Requirements to build yanagishima

  • Java 8
  • Node.js

Quick Start

git clone https://github.com/yanagishima/yanagishima.git
cd yanagishima
git checkout -b 17.0 refs/tags/17.0
./gradlew distZip
cd build/distributions
unzip yanagishima-17.0.zip
cd yanagishima-17.0
vim conf/yanagishima.properties
nohup bin/yanagishima-start.sh >y.log 2>&1 &

see http://localhost:8080/

Stop

bin/yanagishima-shutdown.sh

Configuration

You need to edit conf/yanagishima.properties.

# yanagishima web port
jetty.port=8080
# 30 minutes. If presto query exceeds this time, yanagishima cancel the query.
presto.query.max-run-time-seconds=1800
# 1GB. If presto query result file size exceeds this value, yanagishima cancel the query.
presto.max-result-file-byte-size=1073741824
# you can specify freely. But you need to specify same name to presto.coordinator.server.[...] and presto.redirect.server.[...] and catalog.[...] and schema.[...]
presto.datasources=your-presto
# presto coordinator url
presto.coordinator.server.your-presto=http://presto.coordinator:8080
# almost same as presto coordinator url.

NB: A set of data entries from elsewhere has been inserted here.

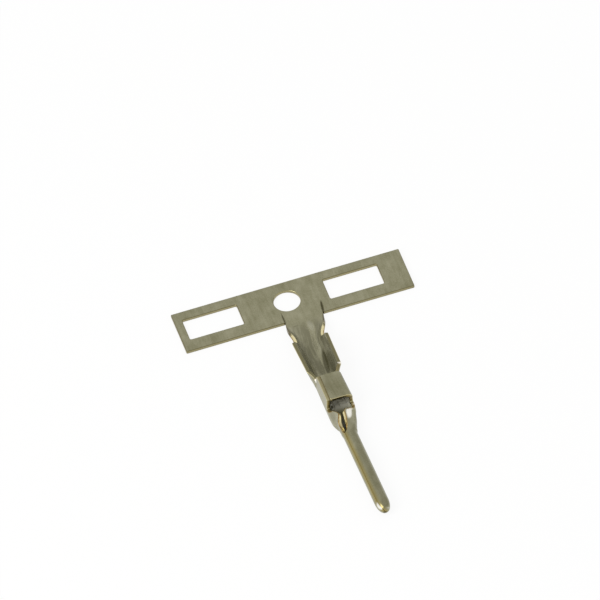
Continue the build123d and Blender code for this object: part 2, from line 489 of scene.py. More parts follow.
@dataclass(frozen=True)
class Corners:
    """Radii of the blank's corners, and how finely its outlines are divided.

    slit_share is the radius at a slit's end as a share of its width. The lip's points are counted
    for the funnel, the pin and the nose, and they keep clear of the cut and of the tip.
    """

    plain: float = 0.06
    neck: float = 0.3
    neck_end: float = 0.12
    wing: float = 0.1
    tip: float = 0.05
    slit_share: float = 0.45
    spacing: float = 0.05
    window_spacing: float = 0.1
    hole_points: int = 96
    lip_points: tuple[int, int, int] = (60, 90, 24)
    cut_clear: float = 0.1
    tip_clear: float = 0.07


@dataclass(frozen=True)
class Lattice:
    """Grids of points inside the outlines, and how far each keeps from the edge.

    A coarse grid covers the flat strip. A fine one covers the slits, from slit_rear on and
    slit_side past the tab, and lies a little apart from it. The others have rows across the blank
    and columns on both sides of its middle line. The edge is looked at in blocks.
    """

    coarse: float = 0.25
    coarse_margin: float = 0.12
    fine: float = 0.03
    fine_margin: float = 0.022
    nose_margin: float = 0.018
    slit_rear: float = 0.5
    slit_side: float = 0.3
    apart: float = 0.05
    slit_rows: int = 16
    bent_rows: int = 165
    pin_rows: int = 42
    nose_rows: int = 22
    bent_columns: int = 90
    pin_columns: int = 45
    blocks: int = 8


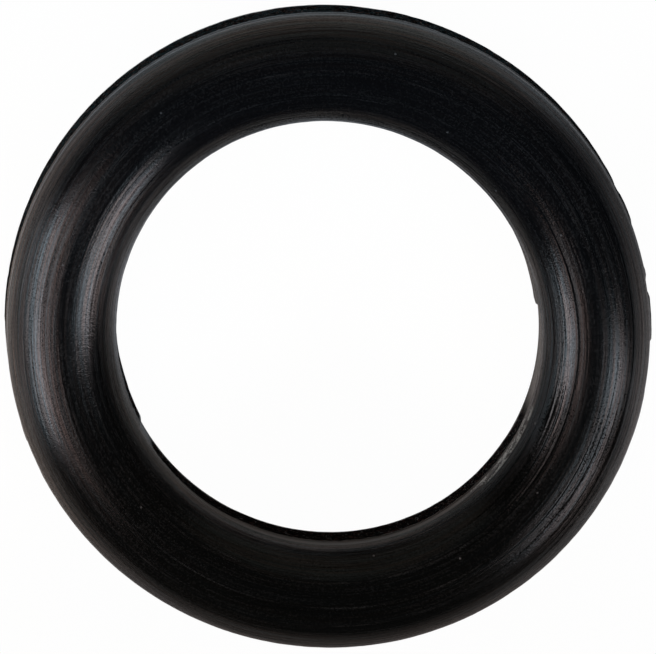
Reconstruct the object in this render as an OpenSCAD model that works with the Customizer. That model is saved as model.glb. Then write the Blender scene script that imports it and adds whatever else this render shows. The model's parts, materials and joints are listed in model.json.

If you use reverse proxy, specify it
presto.redirect.server.your-presto=http://presto.coordinator:8080
# presto catalog name
catalog.your-presto=hive
# presto schema name
schema.your-presto=default
# if query result exceeds this limit, to show rest of result is skipped
select.limit=500
# http header name for audit log
audit.http.header.name=some.auth.header
# limit to convert from tsv to values query
to.values.query.limit=500
# authorization feature
check.datasource=false
hive.jdbc.url.your-hive=jdbc:hive2://localhost:10000/default;auth=noSasl
hive.jdbc.user.your-hive=yanagishima-hive
hive.jdbc.password.your-hive=yanagishima-hive
hive.query.max-run-time-seconds=3600
hive.query.max-run-time-seconds.your-hive=3600
resource.manager.url.your-hive=http://localhost:8088
sql.query.engines=presto,hive
hive.datasources=your-hive
hive.disallowed.keywords.your-hive=insert,drop
# 1GB. If hive query result file size exceeds this value, yanagishima cancel the query.
hive.max-result-file-byte-size=1073741824
# setup initial hive query(for example, set hive.mapred.mode=strict)
hive.setup.query.path.your-hive=/usr/local/yanagishima/conf/hive_setup_query_your-hive
# CORS setting
cors.enabled=false

If you use a single presto cluster, you need to specify as follows.

jetty.port=8080
presto.datasources=your-presto
presto.coordinator.server.your-presto=http://presto.coordinator:8080
catalog.your-presto=hive
schema.your-presto=default
sql.query.engines=presto

If you want to handle multiple presto clusters, you need to specify as follows.

jetty.port=8080
presto.datasources=presto1,presto2
presto.coordinator.server.presto1=http://presto1.coordinator:8080
presto.coordinator.server.presto2=http://presto2.coordinator:8080
catalog.presto1=hive
schema.presto1=default
catalog.presto2=hive
schema.presto2=default
sql.query.engines=presto

If you use a single hive cluster, you need to specify as follows.

jetty.port=8080
hive.jdbc.url.your-hive=jdbc:hive2://localhost:10000/default;auth=noSasl
hive.jdbc.user.your-hive=yanagishima-hive
hive.jdbc.password.your-hive=yanagishima-hive
resource.manager.url.your-hive=http://localhost:8088
sql.query.engines=hive
hive.datasources=your-hive

If you use a hive kerberized cluster and want to kill query, you need to specify as follows.

jetty.port=8080
hive.jdbc.url.your-hive=jdbc:hive2://localhost:10000/default;auth=noSasl
hive.jdbc.user.your-hive=yanagishima-hive
hive.jdbc.password.your-hive=yanagishima-hive
resource.manager.url.your-hive=http://localhost:8088
sql.query.engines=hive
hive.datasources=your-hive
use.jdbc.cancel.your-hive=true

If you use presto and hive, you need to specify as follows.

jetty.port=8080
presto.datasources=your-cluster
presto.coordinator.server.your-cluster=http://presto.coordinator:8080
catalog.your-cluster=hive
schema.your-cluster=default
hive.jdbc.url.your-cluster=jdbc:hive2://localhost:10000/default;auth=noSasl
hive.jdbc.user.your-cluster=yanagishima-hive
hive.jdbc.password.your-cluster=yanagishima-hive
resource.manager.url.your-cluster=http://localhost:8088
sql.query.engines=presto,hive
hive.datasources=your-cluster

Authentication and authorization

yanagishima doesn't have authentication/authorization feature.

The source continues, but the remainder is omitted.